After the 1864 printing of the American Angler's Book, there was a rapid growth in additional American angling publications, both books and magazines. As Norris mentioned, the "new lines of travel"-railroads-brought new waters teeming with fish to the attention of intrepid fishermen; and, in addition, the post-Civil-War era afforded more time for leisure pursuits. Moreover, advances in printing and paper and other technological changes created an explosive growth in the sport. 3

There are many titles in the Draper Collection that reflect the remarkable post-Civil-War era interest in angling as an increasingly important American sport. As the rainbow and brown trout were to come to the eastern United States later in the nineteenth century, the stream trout of choice for early American fishermen was the brook trout. One of the places in the world where the largest brook trout could be caught was the Rangeley Lake region of Maine. R. G. Allerton, Brook Trout Fishing, An Account of a Trip of the Oquossoc Angling Association to Northern Maine, in June 1869 (1869), reported the extraordinary success of members of that club in catching thirty brook trout averaging more than six pounds each! This work contains a beautiful colored plate picturing one of these trout.

Other important titles of this era include William H. H. Murray, Adventures in the Wilderness (1869). Murray's critics, Allerton being one, accused him of writing puffery that would attract so many city folks to fishing that they would denude the Adirondacks of its fishery resources. Genio Scott's work, Fishing in American Waters (1869, 1875), has wonderful woodcuts and mentions the use of split bamboo rods and the importance of matching living insects while fishing with the fly. The Englishman Parker Gilmore or "Ubique" in Accessible Field Sports (1869) discusses salmon fishing in Canada and trout fishing in Maine and comments on the high quality of American fishing equipment and artificial lures.

W. C. Prime, I Go A-Fishing (1873, 1874), produced a book that became a classic; it contains wonderful reviews of the light fishing rods made by Thad Norris. George Dawson, editor of The Albany Evening Journal, wrote the first American book on fly-fishing. It is called Pleasures of Angling with Rod and Reel for Trout and Salmon (1876). Overall, the 1870s saw continued growth in the numbers of books and other angling publications published in America. Most importantly, many of these works described the expansion of this sport beyond the geographical confines of the eastern United States.


2 The Reed Draper Collection houses three copies of this important work, published in 1849, 1850, and 1855.
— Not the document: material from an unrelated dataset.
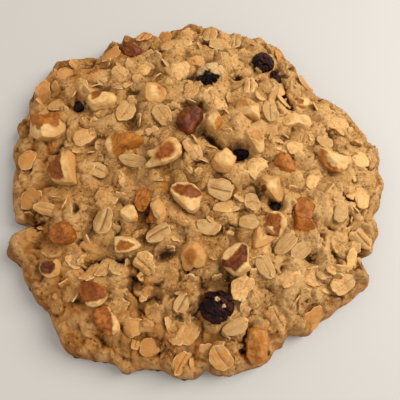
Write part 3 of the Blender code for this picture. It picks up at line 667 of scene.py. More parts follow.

3 Among the myriad sporting periodicals founded during this period was the weekly folio journal Forest and Stream, which began in 1873. A Victorian entrepreneur, Charles Hallock, founded this sporting newspaper that was "devoted to Field and Aquatic Sports, Practical Natural History, Fish Culture, the Protection of Game, Preservations for Forests, and the Inculcation in Men and Women of a Healthy Interest in Out-Door Recreation and Study." As indicated, the stated objective of this journal also included reaching out to women, who were becoming an increasing part of the American angling scene. By the turn of the century, this journal reached more than one hundred thousand subscribers and, through several mergers, ultimately evolved into today's Field and Stream magazine.